* **EXERCISE INSTRUCTIONS**
Give every line below again, exactly.
______
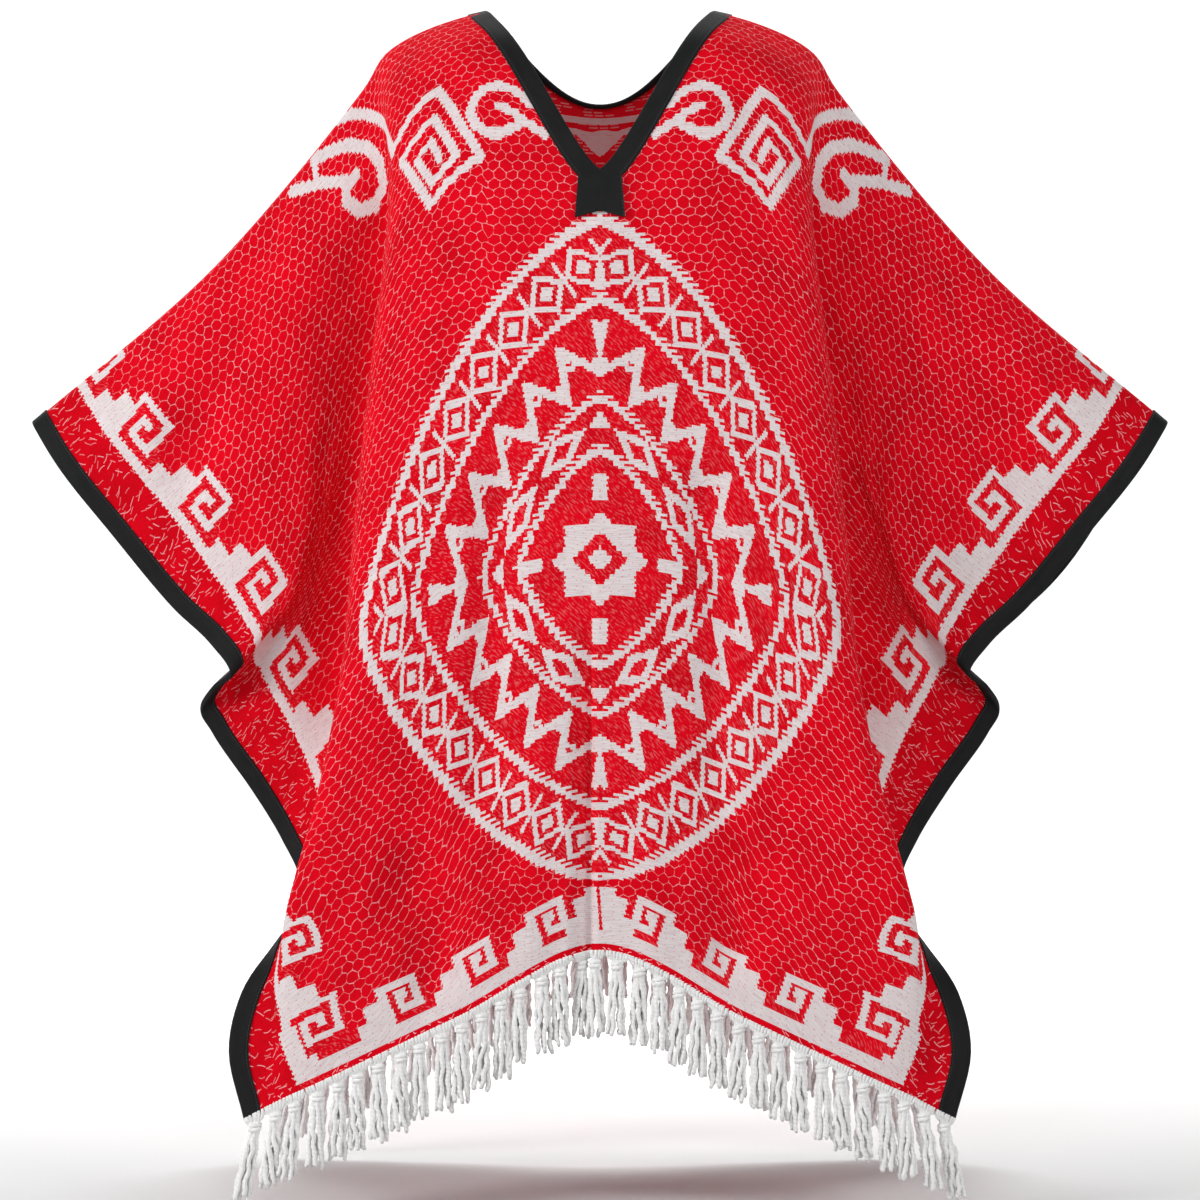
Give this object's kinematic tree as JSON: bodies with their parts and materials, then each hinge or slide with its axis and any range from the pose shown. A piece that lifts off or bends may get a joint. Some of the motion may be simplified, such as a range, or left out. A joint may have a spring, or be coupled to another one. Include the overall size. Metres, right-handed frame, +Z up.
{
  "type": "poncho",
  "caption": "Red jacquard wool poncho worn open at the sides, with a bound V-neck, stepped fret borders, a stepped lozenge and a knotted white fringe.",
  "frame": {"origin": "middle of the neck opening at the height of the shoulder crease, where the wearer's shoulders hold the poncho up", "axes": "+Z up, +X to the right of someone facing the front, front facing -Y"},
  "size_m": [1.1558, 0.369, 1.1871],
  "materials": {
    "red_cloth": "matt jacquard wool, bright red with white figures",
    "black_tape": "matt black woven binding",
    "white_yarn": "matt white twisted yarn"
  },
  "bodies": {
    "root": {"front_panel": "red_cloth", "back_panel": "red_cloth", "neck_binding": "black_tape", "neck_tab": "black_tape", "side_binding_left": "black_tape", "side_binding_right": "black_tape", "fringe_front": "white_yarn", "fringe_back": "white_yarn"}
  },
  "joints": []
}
______
* **EXERCISE ANSWER**
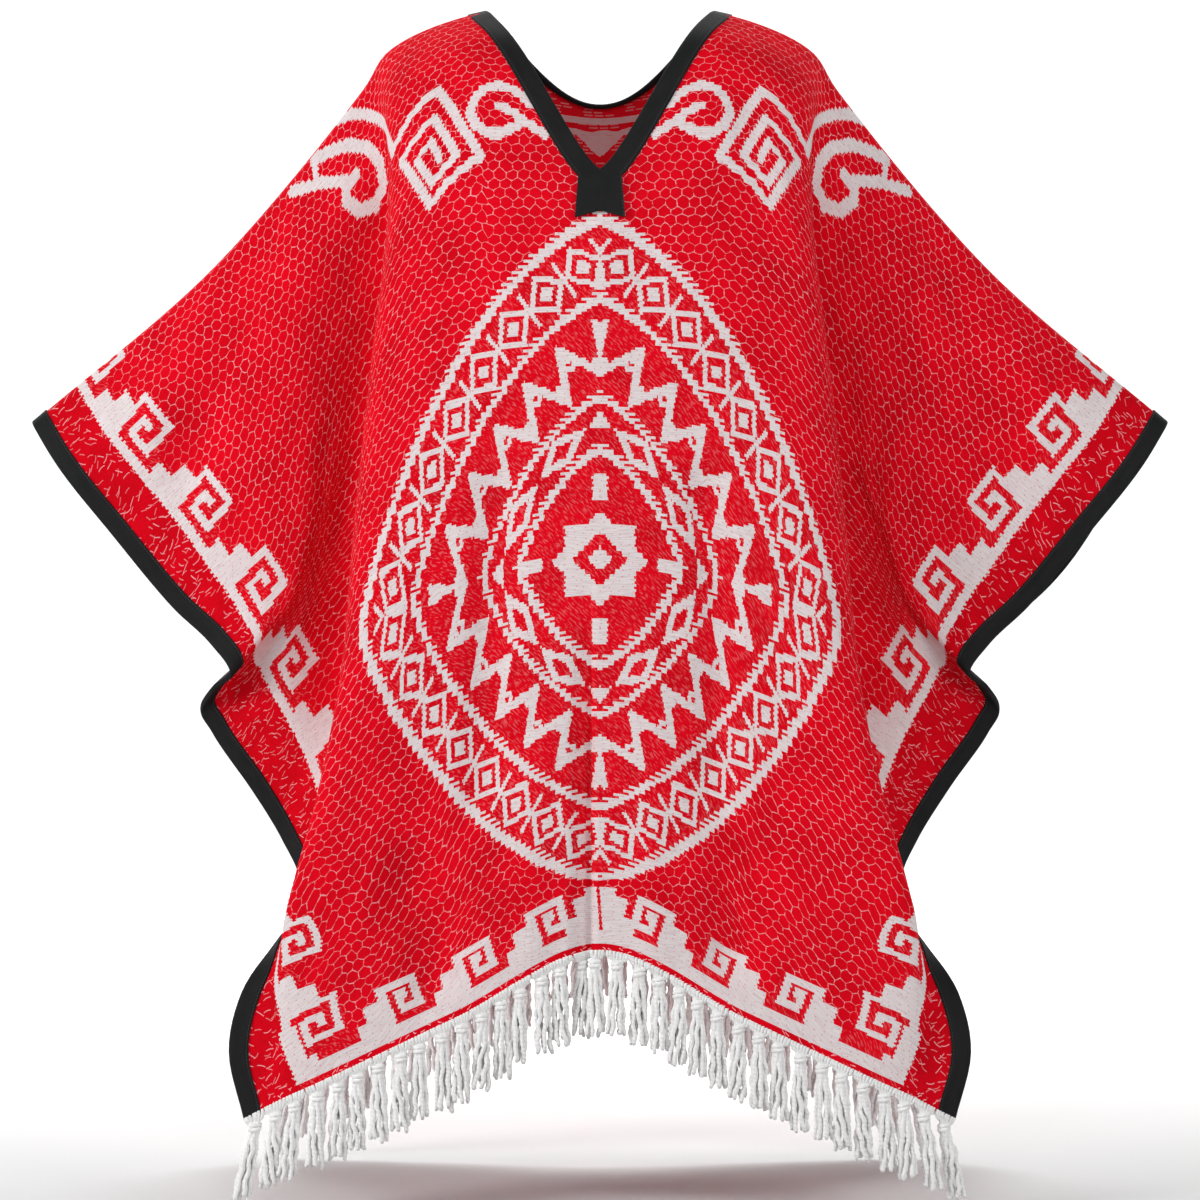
Give this object's kinematic tree as JSON: bodies with their parts and materials, then each hinge or slide with its axis and any range from the pose shown. A piece that lifts off or bends may get a joint. Some of the motion may be simplified, such as a range, or left out. A joint may have a spring, or be coupled to another one. Include the overall size. Metres, right-handed frame, +Z up.
{
  "type": "poncho",
  "caption": "Red jacquard wool poncho worn open at the sides, with a bound V-neck, stepped fret borders, a stepped lozenge and a knotted white fringe.",
  "frame": {"origin": "middle of the neck opening at the height of the shoulder crease, where the wearer's shoulders hold the poncho up", "axes": "+Z up, +X to the right of someone facing the front, front facing -Y"},
  "size_m": [1.1558, 0.369, 1.1871],
  "materials": {
    "red_cloth": "matt jacquard wool, bright red with white figures",
    "black_tape": "matt black woven binding",
    "white_yarn": "matt white twisted yarn"
  },
  "bodies": {
    "root": {"front_panel": "red_cloth", "back_panel": "red_cloth", "neck_binding": "black_tape", "neck_tab": "black_tape", "side_binding_left": "black_tape", "side_binding_right": "black_tape", "fringe_front": "white_yarn", "fringe_back": "white_yarn"}
  },
  "joints": []
}